Padahal, kalau sudah tahu hubungan pertemanannya tidak terlalu dekat, ya lebih baik tidak diundang, lah. Tidak apa-apa, kok. Jangankan teman yang tidak terlalu dekat, kalau ada saudara yang menikah pun saya masih malas-malasan datang. Kecuali kalau itu saudara yang dekat banget (dan baik banget), atau teman yang dekat banget, saya memang harus datang.

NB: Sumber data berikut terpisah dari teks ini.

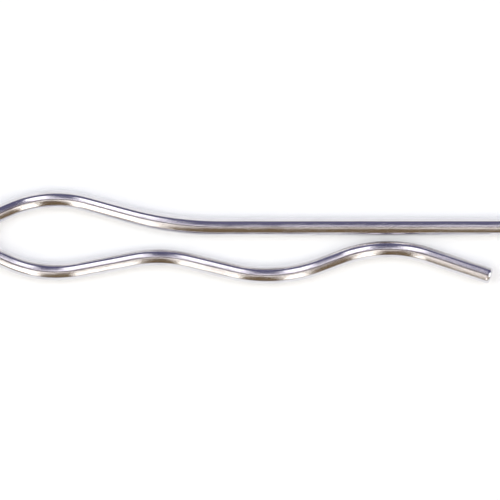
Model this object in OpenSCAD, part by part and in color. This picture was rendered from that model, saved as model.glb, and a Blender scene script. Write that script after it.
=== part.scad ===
// Hairpin cotter: one length of round spring wire. The straight leg goes through a cross
// hole in a shaft, and the waved leg snaps over the outside of the shaft and holds it there.
//
// The wire is laid out flat, on the centreline, in a frame with its zero at the seat:
// x runs along the straight leg's axis, away from the bow, and y is up from that axis.
// Every bend is given by where it lies, and the wire runs straight from bend to bend.

/* [Wire] */
// Diameter of the round spring wire
wire_d = 2; // [1.6:0.1:2.4]
// Radius of the tumbled edge round each cut end
end_round = 0.4; // [0.1:0.05:0.6]

/* [Straight leg] */
// Reach of the straight leg past the seat
leg_reach = 29.3; // [27:0.1:40]
// Distance behind the seat at which the leg starts to bend
neck_back = 5.6; // [2:0.1:8]
// Bend radius of the neck, between the leg and the bow
neck_r = 41; // [15:1:60]

/* [Bow] */
// Distance from the first hump back to the widest place of the bow
bow_pitch = 11.9; // [10:0.1:16]
// Distance from the widest place of the bow back to its round end
bow_len = 8.4; // [6:0.1:13]
// Height of the bow's top above the straight leg's axis
crown_rise = 3.25; // [2:0.05:4.5]
// Height of the bow's underside above the seat
belly_lift = 0.4; // [0:0.05:1]
// Bend radius of the bow's top and bottom
bow_side_r = 13.5; // [7:0.5:20]
// Bend radius of the bow's round end
bow_end_r = 2.8; // [2:0.1:3.6]

/* [First hump] */
// Distance from the seat back to the first hump
hump_pitch = 12.9; // [10:0.1:17]
// Height of the first hump above the seat
hump_rise = 2.15; // [1.2:0.05:3]
// Bend radius of the first hump
hump_r = 15.5; // [5:0.5:25]

/* [Seat] */
// Diameter of the shaft that the pin grips
shaft_d = 9.5; // [7:0.1:13]
// How far the seat of the free pin lies inside the shaft's surface
seat_pinch = 0.05; // [0:0.05:0.5]
// Bend radius of the seat
seat_r = 17.5; // [6:0.5:25]

/* [Latch hump] */
// Distance from the seat forward to the latch hump
latch_pitch = 14.25; // [11:0.05:18]
// Gap between the latch hump and the straight leg when the pin is free
latch_gap = 0.6; // [0.2:0.1:1.5]
// Bend radius of the latch hump
latch_r = 15.5; // [5:0.5:25]

/* [Tip] */
// Distance from the latch hump forward to the end of the flared tip
tip_len = 12.15; // [9:0.05:14]
// Angle at which the tip flares away from the straight leg
tip_angle = 18.4; // [10:0.1:25]

/* [Hidden] */
$fn = 48;

wire_r = wire_d / 2;

// The rounded edge leaves at least this share of the wire's radius as the end's flat face
least_flat = 0.55;
edge_r = min(end_round, wire_r * (1 - least_flat));
flat_r = wire_r - edge_r;

// Levels of the wire's centreline below the straight leg's axis
seat_drop = shaft_d / 2 + wire_r - seat_pinch;
hump_drop = seat_drop - hump_rise;
belly_drop = seat_drop - belly_lift;
latch_drop = wire_d + latch_gap;

// Places along the leg
hump_at = -hump_pitch;
bow_at = hump_at - bow_pitch;
bow_end_at = bow_at - bow_len;
tip_at = latch_pitch + tip_len;

// A bend keeps its own radius unless the bends beside it leave too little room for it.
// This share of the room is the most that the bends take, and a straight takes the rest.
most_of_room = 0.98;

// Largest sum of the radii of two opposite bends, by how far apart they lie and in level
function room(apart, step) = most_of_room * (apart * apart + step * step) / (2 * step);

neck_room = room(-neck_back - bow_at, crown_rise);
hump_room = room(bow_pitch, hump_rise - belly_lift);
seat_room = room(hump_pitch, hump_rise);
latch_room = room(latch_pitch, seat_drop - latch_drop);

// The bow's round end lies midway between its top and its underside
bow_half = (crown_rise + belly_drop) / 2;
bow_end_y = (crown_rise - belly_drop) / 2;
bow_end_x = bow_end_at + bow_end_r;

// Largest bow side that still runs into the round end without a kink
bow_end_run = bow_at - bow_end_x;
bow_side_room = most_of_room
  * (bow_end_run * bow_end_run + bow_half * bow_half - bow_end_r * bow_end_r)
  / (2 * (bow_half - bow_end_r));

bow_side_fit = min(bow_side_r, bow_side_room);
neck_fit = min(neck_r, neck_room - bow_side_fit);
behind_seat = min(1, seat_room / (hump_r + seat_r));
ahead_of_seat = min(1, latch_room / (seat_r + latch_r));
hump_fit = min(hump_r * behind_seat, hump_room - bow_side_fit);
seat_fit = seat_r * min(behind_seat, ahead_of_seat);
latch_fit = latch_r * ahead_of_seat;

// The wire is laid out in metres and enlarged to millimetres, which keeps the rounding of
// each coordinate far below the width at which two faces of one joint would come apart
metre = 1000;

// The bends in their order along the wire, from the end of the straight leg to the tip:
// the centre's x and y, the centreline's radius, and the turn (1 is left, -1 is right)
bends_mm = [
  [-neck_back, neck_fit, neck_fit, -1],
  [bow_at, crown_rise - bow_side_fit, bow_side_fit, 1],
  [bow_end_x, bow_end_y, bow_end_r, 1],
  [bow_at, bow_side_fit - belly_drop, bow_side_fit, 1],
  [hump_at, -hump_drop - hump_fit, hump_fit, -1],
  [0, seat_fit - seat_drop, seat_fit, 1],
  [latch_pitch, -latch_drop - latch_fit, latch_fit, -1]
];
bends = [for (b = bends_mm) [b[0] / metre, b[1] / metre, b[2] / metre, b[3]]];
last_bend = len(bends) - 1;

function centre(b) = [b[0], b[1]];
function radius(b) = b[2];
function turn(b) = b[3];

// Direction of the straight that leaves bend a and runs into bend b
function heading_between(a, b) =
  let (line = centre(b) - centre(a))
  let (side = turn(b) * radius(b) - turn(a) * radius(a))
  atan2(line.y, line.x) - asin(side / norm(line));

// Direction of the wire before each bend, and at the end after the last one
headings = [
  180,
  for (i = [0 : last_bend - 1]) heading_between(bends[i], bends[i + 1]),
  -tip_angle
];

// Point of bend b at which the wire runs in the given direction
function point_on(b, heading) = centre(b) + turn(b) * radius(b) * [sin(heading), -cos(heading)];

// Angle that the wire turns through in bend i, positive to the left
function swing(i) =
  let (t = turn(bends[i]))
  t * ((t * (headings[i + 1] - headings[i]) + 720) % 360);

// Both cut ends: the leg's on its axis, and the tip's on the line that flares away
leg_end = [leg_reach / metre, 0];
tip_start = point_on(bends[last_bend], -tip_angle);
tip_dir = [cos(tip_angle), -sin(tip_angle)];
tip_end = tip_start + tip_dir * (tip_at / metre - tip_start.x) / tip_dir.x;

// Middle of the rounded edge at the low and at the forward corner of the tip
edge_back = tip_end * metre - tip_dir * edge_r;
edge_side = [tip_dir.y, -tip_dir.x] * flat_r;
tip_low = (edge_back + edge_side).y - edge_r;
tip_far = (edge_back - edge_side).x + edge_r;

// Middle of the whole pin, which stands over the origin
box_left = bow_end_at - wire_r;
box_right = max(leg_reach, tip_far);
box_low = min(-seat_drop - wire_r, tip_low);
box_high = crown_rise + wire_r;
middle = [(box_left + box_right) / 2, (box_low + box_high) / 2];

// One bend of the wire
module bent_piece(i) {
  b = bends[i];
  translate([b[0], b[1], 0])
    rotate([0, 0, headings[i] - 90 * turn(b)])
      rotate_extrude(angle = swing(i))
        translate([radius(b), 0])
          circle(r = wire_r / metre);
}

// One straight of the wire, between two points
module straight_piece(from, to) {
  line = to - from;
  translate([from.x, from.y, 0])
    rotate([0, 0, atan2(line.y, line.x)])
      rotate([0, 90, 0])
        cylinder(h = norm(line), r = wire_r / metre);
}

// The last of the wire at a cut end, with its edge tumbled round
module cut_end(from, heading) {
  edge = edge_r / metre;
  flat = flat_r / metre;
  translate([from.x, from.y, 0])
    rotate([0, 0, heading])
      rotate([0, 90, 0])
        rotate_extrude() {
          square([flat, edge]);
          translate([flat, 0])
            intersection() {
              circle(r = edge);
              square(edge);
            }
        }
}

// The whole pin, bent from one length of wire and lying flat
module spring_wire() {
  leg_edge = leg_end - [edge_r / metre, 0];
  tip_edge = tip_end - tip_dir * edge_r / metre;
  color("silver")
    translate([-middle.x, -middle.y, wire_r])
      scale(metre) {
        cut_end(leg_edge, 0);
        straight_piece(leg_edge, point_on(bends[0], 180));
        for (i = [0 : last_bend])
          bent_piece(i);
        for (i = [1 : last_bend])
          straight_piece(point_on(bends[i - 1], headings[i]), point_on(bends[i], headings[i]));
        straight_piece(tip_start, tip_edge);
        cut_end(tip_edge, -tip_angle);
      }
}

spring_wire();
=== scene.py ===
"""A hairpin cotter pin bent from one length of zinc-plated spring wire, lying in the studio."""

import math

import bpy
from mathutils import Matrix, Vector


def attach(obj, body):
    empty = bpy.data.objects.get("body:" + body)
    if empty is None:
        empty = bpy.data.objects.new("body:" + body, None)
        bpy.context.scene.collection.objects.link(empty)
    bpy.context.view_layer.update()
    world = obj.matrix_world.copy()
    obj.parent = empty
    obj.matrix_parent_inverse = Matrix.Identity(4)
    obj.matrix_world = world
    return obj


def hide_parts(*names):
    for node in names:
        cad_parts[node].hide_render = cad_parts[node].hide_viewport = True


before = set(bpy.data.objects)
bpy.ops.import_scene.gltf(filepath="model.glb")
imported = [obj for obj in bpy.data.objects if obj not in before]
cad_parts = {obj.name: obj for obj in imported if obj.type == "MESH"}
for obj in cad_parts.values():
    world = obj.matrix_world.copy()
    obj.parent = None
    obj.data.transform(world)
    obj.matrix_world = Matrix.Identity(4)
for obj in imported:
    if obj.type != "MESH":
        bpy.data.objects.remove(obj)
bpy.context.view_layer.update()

MM = 0.001

# ---------------------------------------------------------------------------------------
# Sizes of the pin, in metres. The centreline is laid out from the seat: x runs along the
# straight leg's axis, towards its free end, and y is up from that axis
# ---------------------------------------------------------------------------------------

# The round wire, and the tumbled edge round each cut end
WIRE_R = 1.0 * MM
END_ROUND = 0.4 * MM

# The straight leg: its reach past the seat, how far behind the seat it bends, and the neck
LEG_REACH = 29.3 * MM
NECK_BACK = 5.6 * MM
NECK_R = 41.0 * MM

# The bow: from the first hump back to its widest place, on to its round end, its top above the
# leg's axis, its underside above the seat, and the bends of its sides and of its round end
BOW_PITCH = 11.9 * MM
BOW_LEN = 8.4 * MM
CROWN_RISE = 3.25 * MM
BELLY_LIFT = 0.4 * MM
BOW_SIDE_R = 13.5 * MM
BOW_END_R = 2.8 * MM

# The first hump: how far behind and above the seat it lies
HUMP_PITCH = 12.9 * MM
HUMP_RISE = 2.15 * MM
HUMP_R = 15.5 * MM

# The seat: the shaft that it grips, and how far it lies inside the shaft's surface
SHAFT_D = 9.5 * MM
SEAT_PINCH = 0.05 * MM
SEAT_R = 17.5 * MM

# The latch hump: how far ahead of the seat it lies, and its gap to the leg
LATCH_PITCH = 14.25 * MM
LATCH_GAP = 0.6 * MM
LATCH_R = 15.5 * MM

# The tip: how far past the latch hump it ends, and its flare
TIP_LEN = 12.15 * MM
TIP_ANGLE = math.radians(18.4)

# Levels of the centreline below the straight leg's axis
SEAT_DROP = SHAFT_D / 2 + WIRE_R - SEAT_PINCH
HUMP_DROP = SEAT_DROP - HUMP_RISE
BELLY_DROP = SEAT_DROP - BELLY_LIFT
LATCH_DROP = 2 * WIRE_R + LATCH_GAP

# Places along the leg
BOW_AT = -HUMP_PITCH - BOW_PITCH
BOW_END_AT = BOW_AT - BOW_LEN
TIP_AT = LATCH_PITCH + TIP_LEN

# Each bend: its centre's x and y, the centreline's radius, the turn, and how hard the forming
# pin pressed on the inner side, from 0 to 1, which also sets how dark the painted shade at the
# bend's middle is
LEFT = 1
RIGHT = -1
BENDS = (
    # The neck
    (-NECK_BACK, NECK_R, NECK_R, RIGHT, 0.0),
    # The top, the round end and the underside of the bow
    (BOW_AT, CROWN_RISE - BOW_SIDE_R, BOW_SIDE_R, LEFT, 0.9),
    (BOW_END_AT + BOW_END_R, (CROWN_RISE - BELLY_DROP) / 2, BOW_END_R, LEFT, 1.0),
    (BOW_AT, BOW_SIDE_R - BELLY_DROP, BOW_SIDE_R, LEFT, 0.9),
    # The first hump, the seat and the latch hump
    (-HUMP_PITCH, -HUMP_DROP - HUMP_R, HUMP_R, RIGHT, 0.8),
    (0.0, SEAT_R - SEAT_DROP, SEAT_R, LEFT, 0.7),
    (LATCH_PITCH, -LATCH_DROP - LATCH_R, LATCH_R, RIGHT, 1.0),
)

# The middle of the pin's length and width stands over the origin, and the pin lies on z = 0
MIDDLE_X = (LEG_REACH + BOW_END_AT - WIRE_R) / 2
MIDDLE_Y = (CROWN_RISE - SEAT_DROP) / 2
PIN_MIDDLE = Vector((MIDDLE_X, MIDDLE_Y, -WIRE_R))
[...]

Rasa enggan untuk datang ke resepsi pernikahan ini ternyata didukung oleh situasi pandemi dua tahun terakhir ini. Saya sedikit bersyukur ketika pandemi, di mana jarang sekali ada acara pernikahan (dan tidak ada undangan yang datang ke rumah saya), terlebih di tahun pertama.

Kalau pun ada, skala acaranya jadi kecil, dan hanya mengundang keluarga saja. Pun kalau ada acara resepsi skala besar, saya bisa pakai alasan “masih takut pandemi” untuk tidak datang ke acara perikahannya. Perkara “amplop”, ya tinggal transfer saja, kan, bisa.

Saya paham, bahwa dalam Islam itu menghadiri undangan itu termasuk hak seorang muslim kepada muslim yang lain. Saya juga paham bahwa menghadiri undangan adalah bentuk rasa hormat atau respect kita kepada yang mengudang, begitu pun sebaliknya.

Tapi, perlu dipahami juga, bahwa semakin saya tua, datang ke acara resepsi pernikahan yang isi acaranya gitu-gitu saja itu benar-benar membosankan. Toh saya juga tidak sepenting itu untuk diundang, kan?